**PROVIDED DATA**:

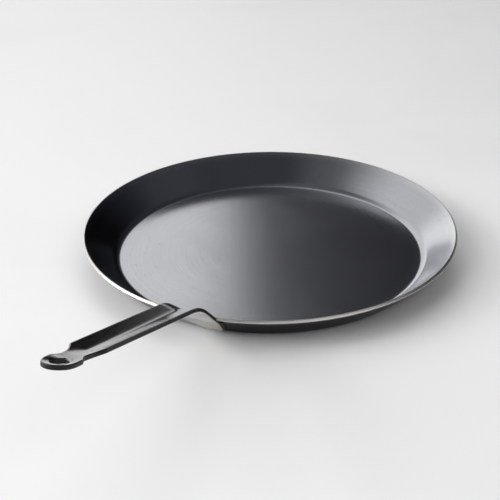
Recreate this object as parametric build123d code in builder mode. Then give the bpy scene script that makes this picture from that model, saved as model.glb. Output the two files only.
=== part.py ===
from build123d import *
from math import cos, radians, sin, tan
import os

# A crepe pan of steel sheet with a welded strip handle, in millimetres and degrees.
# The origin is the middle of the flat underside, +Z is up and the handle runs along +X.
os.makedirs("parts", exist_ok=True)

# Pan: one pressed sheet with a flat base and a short flared wall
rim_diameter = 300.0
pan_height = 25.5
sheet = 2.5
wall_slope = 44.0
base_bend_radius = 10.0
rim_edge_round = 0.6

# Handle: one strip, seen from the side as a flange on the wall, a rise, a bend and a tail
strip_thickness = 2.9
flange_foot_width = 15.4
flange_rim_width = 20.4
flange_foot_height = 9.0
rise_slope = 40.9
rise_length = 55.0
bend_radius = 85.0
bend_width = 24.4
tail_slope = 20.4
tail_length = 199.1
tail_width = 21.6
trough_depth = 2.6
flange_bedding = 0.4

# Handle end: a waist behind square shoulders, then a rounded tongue with a hanging eye
shoulder_from_tip = 47.0
waist_from_tip = 28.5
waist_width = 14.2
tongue_width = 19.8
tongue_side_length = 18.5
nose_length = 14.0
eye_radius = 5.5
eye_margin = 6.2
eye_tip_radius = 0.9
eye_tip_distance = 6.5

# Welds: a bead along each side edge of the flange
bead_radius = 2.3
bead_end_gap = 1.0

# One overrun for every cut that passes through
cut_overrun = 6.0

# Pan outline, all from the sheet and the slope of the wall
rim_radius = rim_diameter / 2
wall_angle = radians(wall_slope)
rim_outer_height = pan_height - sheet * cos(wall_angle)
rim_inner_radius = rim_radius - sheet * sin(wall_angle)
base_corner_radius = rim_radius - rim_outer_height / tan(wall_angle)
floor_corner_radius = rim_inner_radius - (pan_height - sheet) / tan(wall_angle)


def rz(radius, height):
    """A point of the half section, by its radius and its height."""
    return (radius, height)


outer_corner = rz(base_corner_radius, 0)
outer_rim = rz(rim_radius, rim_outer_height)
inner_rim = rz(rim_inner_radius, pan_height)
inner_corner = rz(floor_corner_radius, sheet)

# Pan body, turned from its half section
with BuildPart() as pan_body:
    with BuildSketch(Plane.XZ) as pan_section:
        with BuildLine():
            Polyline(rz(0, 0), outer_corner, outer_rim, inner_rim, inner_corner, rz(0, sheet), close=True)
        make_face()
        by_radius = pan_section.vertices().sort_by(Axis.X)
        rim_corners = by_radius[-2:]
        fillet(rim_corners, rim_edge_round)
        base_corners = pan_section.vertices().filter_by(
            lambda v: abs(v.X - base_corner_radius) < sheet / 2 and v.Z < sheet / 2)
        fillet(base_corners, base_bend_radius + sheet)
        floor_corners = pan_section.vertices().filter_by(
            lambda v: abs(v.X - floor_corner_radius) < sheet / 2 and v.Z > sheet / 2)
        fillet(floor_corners, base_bend_radius)
    revolve(axis=Axis.Z)

# The space that the pan fills, hollow included: the strip and the beads are cut back to it
with BuildPart() as pan_envelope:
    with BuildSketch(Plane.XZ) as envelope_section:
        with BuildLine():
            Polyline(rz(0, 0), outer_corner, outer_rim, inner_rim, rz(0, pan_height), close=True)
        make_face()
        envelope_rim = envelope_section.vertices().sort_by(Axis.X)[-1]
        fillet(envelope_rim, rim_edge_round)
        envelope_base = envelope_section.vertices().filter_by(
            lambda v: abs(v.X - base_corner_radius) < sheet / 2 and v.Z < sheet / 2)
        fillet(envelope_base, base_bend_radius + sheet)
    revolve(axis=Axis.Z)

# Side path of the strip's upper edges, in the XZ plane
rise_angle = radians(rise_slope)
tail_angle = radians(tail_slope)
foot_run = (rim_outer_height - flange_foot_height) / tan(wall_angle)
bedding_x = flange_bedding * sin(wall_angle)
bedding_z = flange_bedding * cos(wall_angle)
foot_point = Vector(rim_radius - foot_run - bedding_x, 0, flange_foot_height + bedding_z)
rim_point = Vector(rim_radius - bedding_x, 0, rim_outer_height + bedding_z)
corner_point = rim_point + Vector(cos(rise_angle), 0, sin(rise_angle)) * rise_length
tip_point = corner_point + Vector(cos(tail_angle), 0, sin(tail_angle)) * tail_length
bend_trim = bend_radius * tan((rise_angle - tail_angle) / 2)
bend_start = corner_point - Vector(cos(rise_angle), 0, sin(rise_angle)) * bend_trim
bend_end = corner_point + Vector(cos(tail_angle), 0, sin(tail_angle)) * bend_trim
bend_centre = bend_start + Vector(sin(rise_angle), 0, -cos(rise_angle)) * bend_radius

# The flange wraps the cone of the wall, so its edges stand a little above its middle
cone_curve_radius = rim_radius / sin(wall_angle)


def wrap_depth(width):
    """How far the cone falls away over half of a width."""
    return (width / 2) ** 2 / (2 * cone_curve_radius)


def path_plane(point, slope):
    """A plane square to the path, with the strip's width along its x."""
    return Plane(origin=point, x_dir=(0, 1, 0), z_dir=(cos(radians(slope)), 0, sin(radians(slope))))


foot_plane = path_plane(foot_point, wall_slope)
rim_plane = path_plane(rim_point, (wall_slope + rise_slope) / 2)
bend_start_plane = path_plane(bend_start, rise_slope)
bend_end_plane = path_plane(bend_end, tail_slope)
tip_plane = path_plane(tip_point, tail_slope)


def strip_section(plane, width, depth):
    """The strip's section: raised edges and a rounded valley, all of one thickness."""
    half = width / 2
    with BuildSketch(plane) as section:
        with BuildLine():
            upper = ThreePointArc((-half, 0), (0, -depth), (half, 0))
            right = Line(upper @ 1, (half, -strip_thickness))
            lower = ThreePointArc(right @ 1, (0, -depth - strip_thickness), (-half, -strip_thickness))
            Line(lower @ 1, upper @ 0)
        make_face()
    return section.sketch


foot_section = strip_section(foot_plane, flange_foot_width, wrap_depth(flange_foot_width))
rim_section = strip_section(rim_plane, flange_rim_width, wrap_depth(flange_rim_width))
bend_start_section = strip_section(bend_start_plane, bend_width, trough_depth)
bend_end_section = strip_section(bend_end_plane, bend_width, trough_depth)
tip_section = strip_section(tip_plane, tail_width, trough_depth)

# The flange by itself, which the beads are fitted to
with BuildPart() as flange_block:
    loft([foot_section, rim_section], ruled=True)

# Handle strip: straight lofts between its sections, and a turned bend
with BuildPart() as handle:
    loft([foot_section, rim_section], ruled=True)
    loft([rim_section, bend_start_section], ruled=True)
    revolve(bend_start_section, axis=Axis(bend_centre, (0, 1, 0)), revolution_arc=rise_slope - tail_slope)
    loft([bend_end_section, tip_section], ruled=True)

    # The waist and the tongue are cut along the tail's own plane, x running to the tip
    tail_plane = Plane(origin=tip_point, x_dir=(cos(tail_angle), 0, sin(tail_angle)),
                       z_dir=(-sin(tail_angle), 0, cos(tail_angle)))
    tongue_half = tongue_width / 2
    waist_half = waist_width / 2
    beyond = tail_width / 2 + cut_overrun
    with BuildSketch(tail_plane) as end_trim:
        with BuildLine():
            shoulder = (-shoulder_from_tip, tail_width / 2)
            waist = (-waist_from_tip, waist_half)
            scallop = TangentArc(waist, shoulder, tangent=(-1, 0))
            flare = Spline(waist, (-tongue_side_length, tongue_half), tangents=((1, 0), (1, 0)))
            Line(flare @ 1, (-nose_length, tongue_half))
            EllipticalCenterArc((-nose_length, 0), nose_length, tongue_half, start_angle=0, end_angle=90,
                                angular_direction=AngularDirection.COUNTER_CLOCKWISE)
            Polyline((0, 0), (cut_overrun, 0), (cut_overrun, beyond), (-shoulder_from_tip, beyond), shoulder)
        make_face()
        mirror(about=Plane.XZ)
    extrude(amount=trough_depth + strip_thickness + cut_overrun, both=True, mode=Mode.SUBTRACT)

    # Hanging eye: a teardrop that points back along the handle
    with BuildSketch(tail_plane):
        with Locations((-eye_margin - eye_radius, 0)):
            Circle(eye_radius)
        with Locations((-eye_margin - eye_radius - eye_tip_distance, 0)):
            Circle(eye_tip_radius)
        make_hull()
    extrude(amount=trough_depth + strip_thickness + cut_overrun, both=True, mode=Mode.SUBTRACT)

    # The flange lies face to face on the wall
    add(pan_envelope.part, mode=Mode.SUBTRACT)


def bead_end(share, side):
    """A point on a side edge of the flange, at the wall: share 0 is the foot and 1 the rim."""
    point = foot_point + (rim_point - foot_point) * share
    half = (flange_foot_width + (flange_rim_width - flange_foot_width) * share) / 2
    lift = wrap_depth(2 * half) - flange_bedding
    return Vector(point.X + lift * sin(wall_angle), side * half, point.Z + lift * cos(wall_angle))


def bead_line(side):
    """The root of one bead, short of both ends of the flange's edge by the same gap."""
    lower, upper = bead_end(0, side), bead_end(1, side)
    along = (upper - lower).normalized()
    return lower + along * bead_end_gap, upper - along * bead_end_gap


# Weld beads: round-ended rods in the corner between the flange's edge and the wall, cut back to both
bead_parts = {}
for bead_name, side in (("weld_bead_left", 1), ("weld_bead_right", -1)):
    root_start, root_end = bead_line(side)
    bead_length = (root_end - root_start).length
    bead_plane = Plane(origin=root_start, x_dir=root_end - root_start, z_dir=(0, -1, 0))
    with BuildPart() as bead:
        with BuildSketch(bead_plane):
            with BuildLine():
                first_end = TangentArc((0, 0), (bead_radius, bead_radius), tangent=(0, 1))
                back = Line(first_end @ 1, (bead_length - bead_radius, bead_radius))
                second_end = TangentArc(back @ 1, (bead_length, 0), tangent=(1, 0))
                Line(second_end @ 1, (0, 0))
            make_face()
        revolve(axis=Axis(root_start, root_end - root_start))
        add(pan_envelope.part, mode=Mode.SUBTRACT)
        add(flange_block.part, mode=Mode.SUBTRACT)
    bead_parts[bead_name] = bead.part

pan_body.part.label = "pan_body"
export_step(pan_body.part, "parts/pan_body.step")
handle.part.label = "handle"
export_step(handle.part, "parts/handle.step")
for bead_name, bead_part in bead_parts.items():
    bead_part.label = bead_name
    export_step(bead_part, f"parts/{bead_name}.step")

print("handle tip", tip_point, "rim inner radius", rim_inner_radius)
print("floor corner radius", floor_corner_radius, "base corner radius", base_corner_radius)
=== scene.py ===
import math
import bpy
import numpy as np
from mathutils import Matrix, Vector


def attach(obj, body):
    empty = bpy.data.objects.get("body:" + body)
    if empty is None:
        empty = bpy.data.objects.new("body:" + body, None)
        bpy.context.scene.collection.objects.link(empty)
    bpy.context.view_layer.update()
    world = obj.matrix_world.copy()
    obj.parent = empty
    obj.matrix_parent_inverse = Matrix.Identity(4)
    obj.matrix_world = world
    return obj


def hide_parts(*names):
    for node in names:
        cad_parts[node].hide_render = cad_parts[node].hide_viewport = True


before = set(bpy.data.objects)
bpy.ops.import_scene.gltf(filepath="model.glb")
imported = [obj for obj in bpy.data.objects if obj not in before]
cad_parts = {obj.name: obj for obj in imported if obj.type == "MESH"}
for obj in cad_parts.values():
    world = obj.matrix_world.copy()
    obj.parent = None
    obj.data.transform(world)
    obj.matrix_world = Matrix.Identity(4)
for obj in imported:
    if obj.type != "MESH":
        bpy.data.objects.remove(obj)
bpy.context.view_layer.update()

# A steel crepe pan with a welded strip handle. Metres; the origin is the middle of the
# underside, +Z is up and the handle runs along +X. Sizes repeat the model's own, except that
# RIM_ROUND, TROUGH and BEAD_R differ from them a little.
MM = 0.001

# Pan: CREASE is the inside radius of the bend between floor and wall
RIM_RADIUS = 150 * MM
PAN_HEIGHT = 25.5 * MM
SHEET = 2.5 * MM
WALL = math.radians(44)
CREASE = 10 * MM
RIM_ROUND = 0.55 * MM
RIM_OUTER_Z = PAN_HEIGHT - SHEET * math.cos(WALL)
RIM_INNER_R = RIM_RADIUS - SHEET * math.sin(WALL)
BASE_CORNER_R = RIM_RADIUS - RIM_OUTER_Z / math.tan(WALL)
FLOOR_CORNER_R = RIM_INNER_R - (PAN_HEIGHT - SHEET) / math.tan(WALL)

# Handle strip: half widths, and edges that lean in at the top
STRIP = 2.9 * MM
FOOT_HALF, RIM_HALF, BEND_HALF, TIP_HALF = 7.7 * MM, 10.2 * MM, 12.2 * MM, 10.8 * MM
FOOT_Z = 9 * MM
BEDDING = 0.4 * MM
RISE, TAIL = math.radians(40.9), math.radians(20.4)
BEND_RADIUS = 85 * MM
RISE_LENGTH, TAIL_LENGTH = 55 * MM, 199.1 * MM
FOLD_FROM, FOLD_TO = -2 * MM, 3 * MM
EDGE_ROUND, UNDER_ROUND, EDGE_LEAN = 0.8 * MM, 0.45 * MM, 0.7 * MM
CONE_RADIUS = RIM_RADIUS / math.sin(WALL)

# Trough: how round its valley is on the wall, and how much of that it loses
TROUGH = 2.9 * MM
VALLEY_ROUND, ROUND_LOST = 1.6, 1.4
# How far past S_BEND the trough is at its deepest and at its sharpest
DEEP_AT, SHARP_AT = 4 * MM, 10 * MM

# Handle end, measured back from the tip
SHOULDER, WAIST, SIDE_START, JOIN = -47 * MM, -28.5 * MM, -18.5 * MM, -27 * MM
NOSE = 14 * MM
WAIST_HALF, TONGUE_HALF = 7.1 * MM, 9.9 * MM
EYE_R, EYE_X, EYE_POINT_R, EYE_REACH = 5.5 * MM, -11.7 * MM, 0.9 * MM, 6.5 * MM
EYE_ROUND, EYE_TAPER = 0.6 * MM, 0.8 * MM

# The trough fades out from FLAT_MARGIN before the shoulder to FLAT_MARGIN after the waist
FLAT_MARGIN = 1 * MM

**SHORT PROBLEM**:
The lines to quote run from the one containing "revolve(axis=Axis(root_start, root_end - root_start))" to the one containing "before = set(bpy.data.objects)". Quote them exactly, with both of those lines, and nothing else.

**COMPLETE OUTPUT**:
        revolve(axis=Axis(root_start, root_end - root_start))
        add(pan_envelope.part, mode=Mode.SUBTRACT)
        add(flange_block.part, mode=Mode.SUBTRACT)
    bead_parts[bead_name] = bead.part

pan_body.part.label = "pan_body"
export_step(pan_body.part, "parts/pan_body.step")
handle.part.label = "handle"
export_step(handle.part, "parts/handle.step")
for bead_name, bead_part in bead_parts.items():
    bead_part.label = bead_name
    export_step(bead_part, f"parts/{bead_name}.step")

print("handle tip", tip_point, "rim inner radius", rim_inner_radius)
print("floor corner radius", floor_corner_radius, "base corner radius", base_corner_radius)
=== scene.py ===
import math
import bpy
import numpy as np
from mathutils import Matrix, Vector


def attach(obj, body):
    empty = bpy.data.objects.get("body:" + body)
    if empty is None:
        empty = bpy.data.objects.new("body:" + body, None)
        bpy.context.scene.collection.objects.link(empty)
    bpy.context.view_layer.update()
    world = obj.matrix_world.copy()
    obj.parent = empty
    obj.matrix_parent_inverse = Matrix.Identity(4)
    obj.matrix_world = world
    return obj


def hide_parts(*names):
    for node in names:
        cad_parts[node].hide_render = cad_parts[node].hide_viewport = True


before = set(bpy.data.objects)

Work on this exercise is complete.